The conventional response is that alternatives are worse. A one-state outcome, the liberal-Zionist argument runs, would either extinguish Israel's Jewish character or render it formally what its critics already call it. A continued status quo—military occupation indefinitely extended—corrodes Israeli democracy and condemns Palestinians to permanent statelessness. Therefore: two states. The logic is impeccable, in the manner of syllogisms. It is also unmoored from facts on the ground.

Demographics and Settlements

Some seven hundred thousand Israelis now live east of the Green Line, in settlements whose growth has accelerated since October 7. The ultra-Orthodox population that supplies a disproportionate share of new settlers has a fertility rate roughly twice that of West Bank Palestinians. Infrastructure—roads, utilities, a security architecture treating the West Bank as a single operational theater—has been integrated for years. The question is not whether dismantling all this is politically difficult; it is whether anyone in Israeli politics, including the dwindling peace camp, believes it is operationally conceivable. Ehud Olmert, who offered something close to the maximum a sitting Israeli prime minister has ever offered, did so in 2008. The country has moved decisively to his right since.
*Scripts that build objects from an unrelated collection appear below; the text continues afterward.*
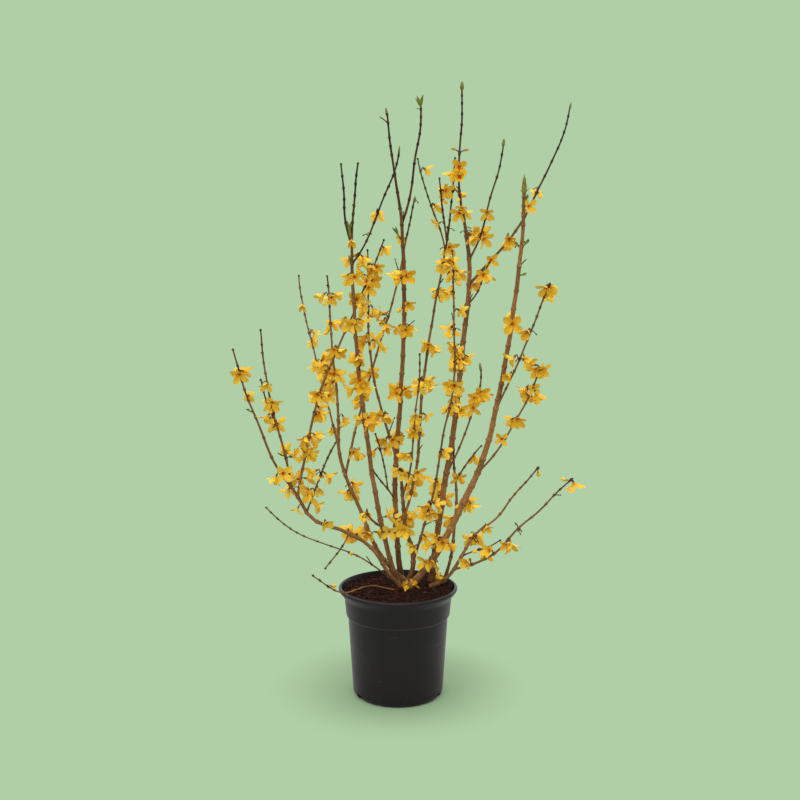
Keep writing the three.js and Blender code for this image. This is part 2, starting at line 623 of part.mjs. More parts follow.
// The pieces that a grown blossom or spur adds to its solid.
function grownPieces({ limb, distance, root, tip, way, length, out, radius, heel, ...blossom }) {
  if (tip) return [twigGeometry(root, tip, 0.75 * radiusAt(limb, distance), SPUR.tip)];
  if (way) return [spindleGeometry(root, way, length, BUD.radius)];
  const sprig = distance < limb.stem;
  const foot = sprig ? root.clone().addScaledVector(out, radius + GAP + 0.5) : root;
  const width = sprig ? BLOSSOM.stalkRadius : Math.min(BLOSSOM.stalkRadius, 0.75 * radius);
  const stalk = twigGeometry(foot, heel, width, BLOSSOM.stalkRadius);
  return [stalk, blossomGeometry({ heel, ...blossom })];
}

// The knuckle low on a stem that a sprig's stalks share.
function knuckleGeometry(blossoms) {
  const feet = blossoms.map(({ root, out, radius }) => root.clone().addScaledVector(out, radius + GAP + 1.4));
  const middle = feet.reduce((sum, foot) => sum.add(foot), new THREE.Vector3()).divideScalar(feet.length);
  const out = middle.clone().sub(blossoms[0].root).normalize();
  const from = blossoms[0].root.clone().addScaledVector(out, blossoms[0].radius + GAP + 0.2);
  return twigGeometry(from, from.clone().addScaledVector(out, 3), 1.9, 1.2);
}

// ---------------------------------------------------------------- assembly

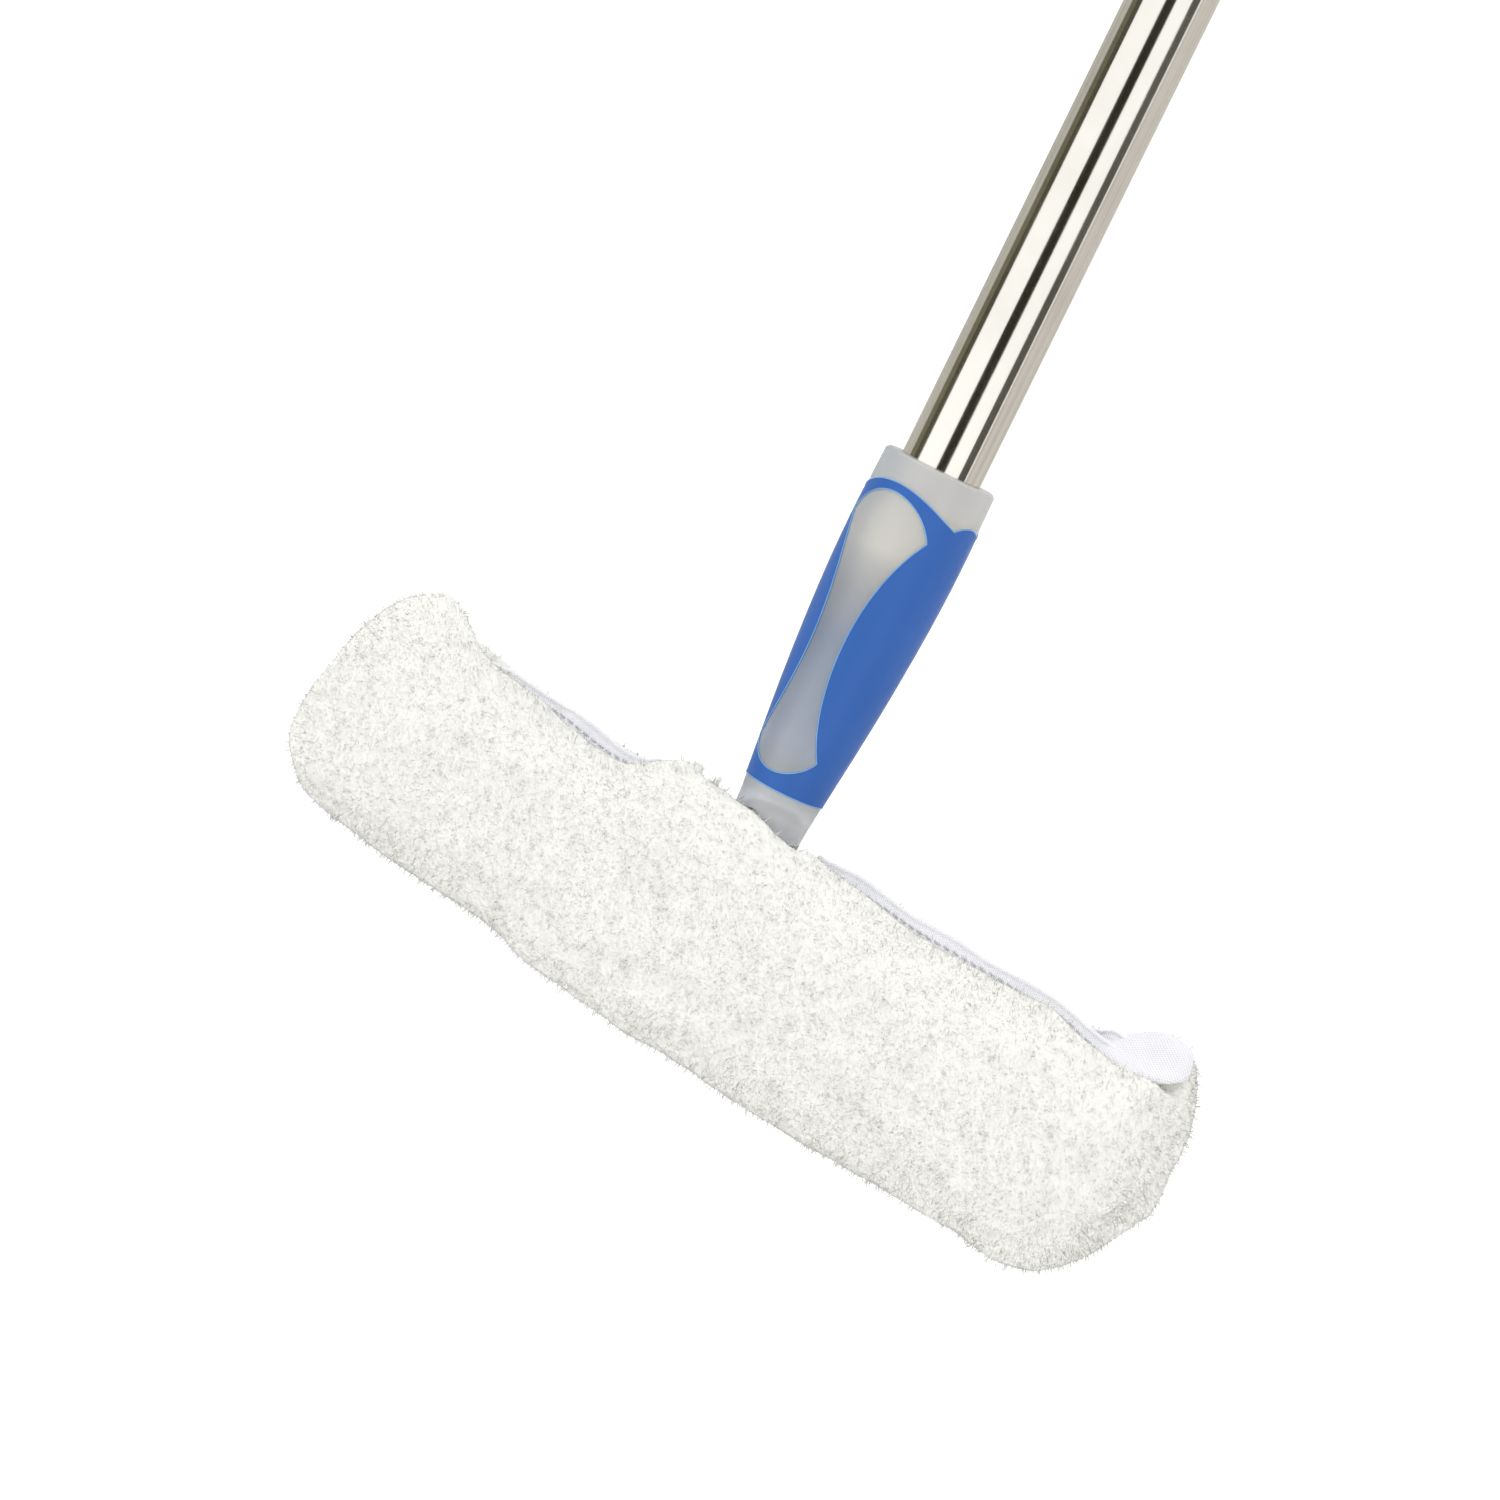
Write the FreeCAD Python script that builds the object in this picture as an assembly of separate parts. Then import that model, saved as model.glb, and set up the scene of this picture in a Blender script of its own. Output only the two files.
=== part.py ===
import FreeCAD, Part
import math
import os

from FreeCAD import Vector

# A washing mop for glass and walls: a plush sleeve on a swivelling T-bar, a tapered two-colour grip,
# and a two-section stainless pole that hangs from the eye in its end cap.
# The origin is the centre of the hanging eye. +Z runs up the pole, the head lies along X, and the
# head's front faces -Y. All sizes are in millimetres.

# Pole
LOWER_TUBE_R = 12.5
UPPER_TUBE_R = 14.0
TUBE_WALL = 0.6
LOWER_TUBE_LENGTH = 480.0
UPPER_TUBE_LENGTH = 460.0
TUBE_IN_GRIP = 28.5
TUBE_SEAT_GAP = 0.08
TUBE_SHOWING = 190.0
RUNNING_GAP = 0.06

# Hanging eye and end cap
EYE_R = 5.0
EYE_TAB_R = 12.0
EYE_TAB_THICK = 8.0
CAP_TOP = -18.0
CAP_FLANGE = 6.0
CAP_PLUG = 22.0

# Twist lock between the two tubes
LOCK_BASE_R = 15.6
LOCK_SHOULDER = 6.0
LOCK_FINGERS = 24.0
LOCK_COLLAR_R = 19.5
LOCK_COLLAR_ABOVE = 22.0
LOCK_COLLAR_BELOW = 38.0
LOCK_MOUTH_R = 12.9
LOCK_FLUTES = 16

# Lower grip, measured down from its collar
GRIP_PROFILE = [(12, 17.45), (36, 17.4), (57, 16.3), (80, 14.4), (103, 12.0), (114, 11.0)]
GRIP_COLLAR_R = 17.2
GRIP_SKIN = 1.2
GRIP_PROUD = 0.2
NECK_EAR_R = 11.0
CAVITY_TOP_R = 11.2
CAVITY_LOW_R = 7.6
CAVITY_DEPTH = 98.0
RIVET_DEPTH = 4.2
RIVET_R = 1.6
RIVET_HEAD_R = 2.7
RIVET_SEAT = 1.1
RIVET_INNER_END = 8.0

# Upper grip, measured down from its top
HAND_GRIP_LENGTH = 118.0
HAND_GRIP_PROFILE = [(6, 17.6), (30, 17.2), (59, 16.5), (88, 17.0), (112, 17.6)]

# Swivel
PIVOT_DEPTH = 114.0
PIVOT_PIN_R = 2.5
PIVOT_HEAD_R = 4.0
PIVOT_RUNNING_GAP = 0.05
TONGUE_R = 6.9
TONGUE_THICK = 8.0
TONGUE_SIDE_GAP = 0.1
TONGUE_TOP_GAP = 0.3
SWIVEL_LIMIT = 40.0

# T-bar
BAR_LENGTH = 278.0
BAR_WIDTH = 20.0
BAR_HEIGHT = 42.0
BAR_CORNER = 6.0
BAR_WALL = 2.2
BAR_DROP = 11.7
BAR_RIBS = 5
BAR_HOLE_LENGTH = 15.0
BAR_HOLE_R = 3.5
BAR_HOLE_COLUMNS = 10
BAR_END_CAP = 3.0

# Sleeve
SLEEVE_LENGTH = 308.0
SLEEVE_THICK = 46.0
SLEEVE_ABOVE_PIVOT = 2.0
SLEEVE_BELOW_PIVOT = 72.0
SLEEVE_CORNER = 19.0
SLEEVE_END_CORNER = 11.0
SLEEVE_EASE = 0.3
BACKING_THICK = 1.2
SLOT_HALF_LENGTH = 20.5
SLOT_HALF_WIDTH = 12.0
TROUGH_HALF_WIDTH = 8.0
TROUGH_HALF_LENGTH = 141.0
TAPE_HALF_WIDTH = 7.5
TAPE_THICK = 1.8
TAPE_START = 22.0
TAPE_END = 137.0
BINDING_THICK = 1.6
BINDING_PROUD = 0.8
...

The Palestinian side presents its own arithmetic. Hamas, which won the last election in 2006, rejects the two-state framework as a matter of theology. Fatah accepts it but has spent two decades demonstrating it cannot deliver on any plausible bargain. The younger generation in Ramallah and Nablus, polled repeatedly, does not believe in the project either; it believes in resistance, or emigration, or both. A negotiated settlement requires negotiating partners, and the supply of plausible ones on either side has been contracting for a generation.

Why the Ritual Persists

What accounts for the persistence of the formula? Inertia, partly. The diplomatic establishment, like any guild, defends the framework that justifies its existence. American Jewish organizations that once treated two-state advocacy as moderate centrism are reluctant to admit the center has dissolved beneath them. European foreign ministries discover that recognizing a Palestinian state costs nothing and signals everything. None of this advances actual statehood by an inch, but all of it relieves the various parties of the burden of confronting what would.

The harder question—the one nobody in an official capacity wants to ask—is whether the conflict has any negotiated solution at all in this generation, or whether what lies ahead is something closer to the long Cypriot or Kashmiri equilibrium: an unresolved partition, managed rather than settled, with the international community's role reduced to humanitarian palliation and rhetorical maintenance. That latter outcome is grim. It is also, on present trends, what is actually happening. Pretending otherwise is not optimism; it is the displacement activity of an establishment that prefers its rituals to its problems.

A serious American policy would begin by acknowledging what every honest observer already knows: that the two-state solution, as a near-term political project, is dead, and that calling for its resurrection without proposing the wrenching steps that might revive it is theater. Whether the United States should expend further political capital trying to revive it—given the meager record of the past thirty years and more pressing claims on American attention from East Asia to its own southern border—is a separate question. For now, the liturgy continues.